GIVEN MATERIAL
** START **

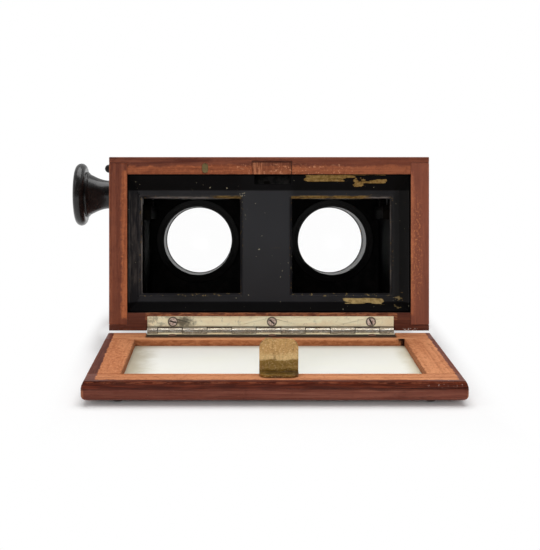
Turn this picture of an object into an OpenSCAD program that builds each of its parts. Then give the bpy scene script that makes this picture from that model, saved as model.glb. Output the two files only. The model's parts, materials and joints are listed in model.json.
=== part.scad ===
// Table stereoscope for pairs of views on one glass slide.
// A wooden box with a hinged ground-glass door, a pressed brass slide mask,
// and a lens carriage moved by a rack and pinion from a turned knob.
// Millimetres. X runs to the right as seen from the door side, Y runs from the door to the
// eyepieces, Z is up. The open door lies on the table and the box leans on its front edge.

/* [Box] */
// Outside width of the box
box_width = 130; // [122:0.5:138]
// Outside height of the box
box_height = 70.5; // [67:0.5:76]
// Length of the box along the line of sight
box_length = 75; // [72:0.5:84]
// Thickness of each side board
side_thickness = 7.4; // [6.8:0.1:8.4]
// Thickness of the top board
top_thickness = 7; // [6.6:0.1:8]
// Thickness of the bottom board
bottom_thickness = 7.3; // [7:0.1:8.4]
// Thickness of the lip by which the top and bottom boards lap over the sides
lap_thickness = 2.4; // [1.6:0.1:3.2]
// Thickness of the partition between the two light paths
septum_thickness = 2; // [1.2:0.1:3]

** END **

Quote verbatim the opening lines of the listing above, ending with the line where "its front edge." appears; include both endpoints and nothing more.

CORRECT RESULT
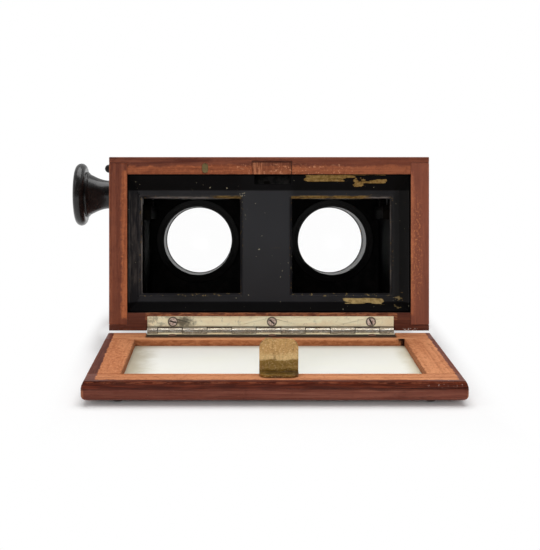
Turn this picture of an object into an OpenSCAD program that builds each of its parts. Then give the bpy scene script that makes this picture from that model, saved as model.glb. Output the two files only. The model's parts, materials and joints are listed in model.json.
=== part.scad ===
// Table stereoscope for pairs of views on one glass slide.
// A wooden box with a hinged ground-glass door, a pressed brass slide mask,
// and a lens carriage moved by a rack and pinion from a turned knob.
// Millimetres. X runs to the right as seen from the door side, Y runs from the door to the
// eyepieces, Z is up. The open door lies on the table and the box leans on its front edge.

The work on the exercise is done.